Strafanzeigen und Schadensermittlung
Nach der versuchten Besetzung des Präsidiums der Freien Universität Berlin (FU) sind Strafanzeigen erstattet worden. Es gehe um den Verdacht des Landfriedensbruchs, des tätlichen Angriffs auf Vollstreckungsbeamte, des Verwendens von Kennzeichen verfassungswidriger Organisationen, um Hausfriedensbruch und Sachbeschädigung, teilte die Polizei mit.
"Die betroffenen Mitarbeitenden stehen noch immer unter dem Eindruck der Geschehnisse", teilte ein Sprecher des FU-Präsidiums auf dpa-Anfrage mit. Einige könnten ihre Aufgaben auch eine Woche später noch nicht wieder fortsetzen. Ihnen sei unmittelbar nach dem Angriff psychologische Unterstützung angeboten worden. "Die Universitätsleitung gibt den Mitarbeitenden Zeit, die Geschehnisse zu verarbeiten."
Nach Schätzung der Freien Universität hat die versuchte Besetzung einen Schaden von mehr als 100.000 Euro angerichtet. "Wir gehen derzeit von einer sechsstelligen Schadenssumme aus", erklärte ein Sprecher auf Anfrage am Freitag. Genauere Informationen lägen noch nicht vor. "Schmierereien an der Fassade des Gebäudes und der Eingangstür wurden noch am Abend des Angriffs durch technische Fachkräfte der Freien Universität Berlin entfernt", hieß es. Weiterhin gebe es keine genaueren Informationen über die an der Besetzung Beteiligten. "Wir können auch nicht sagen, ob sich darunter Studierende der Universität befanden", teilte der Sprecher mit.
aktualisiert am 25.10.2024 um 11.22 Uhr, zuerst veröffentlicht am 18.10.2024
Bisherige Besetzungen der FU Berlin
Im Mai hatten rund 150 propalästinensische Aktivistinnen und Aktivisten zeitweise einen Hof der Freien Universität in Berlin besetzt.
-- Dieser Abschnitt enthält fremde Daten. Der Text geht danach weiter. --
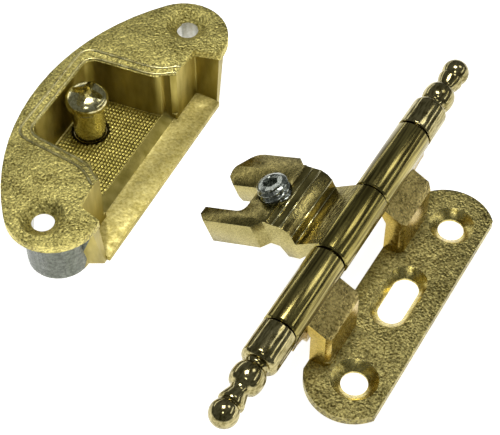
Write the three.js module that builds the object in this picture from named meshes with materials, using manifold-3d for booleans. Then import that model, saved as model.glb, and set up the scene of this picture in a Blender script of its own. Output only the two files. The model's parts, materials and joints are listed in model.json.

Auch in den Räumen der Universität kam es zu Protesten, dabei setzten Polizisten zum Teil Tränengas ein. Die Hochschule stellte ihren Lehrbetrieb vorübergehend ein, die Polizei räumte am Nachmittag das Gelände. Bei dem Polizeieinsatz wurden nach Angaben der Behörde gegen 80 Personen Strafverfahren eingeleitet. Auch im Dezember hatte eine Gruppe Studierender einen Hörsaal der FU besetzt. Auch diese Besetzung wurde von der Polizei geräumt. Auch Ende des vergangenen Jahres hatte es im Rahmen einer mehrstündigen Hörsaalblockade eine Rangelei zwischen propalästinensischen und proisraelischen Unterstützenden gegeben.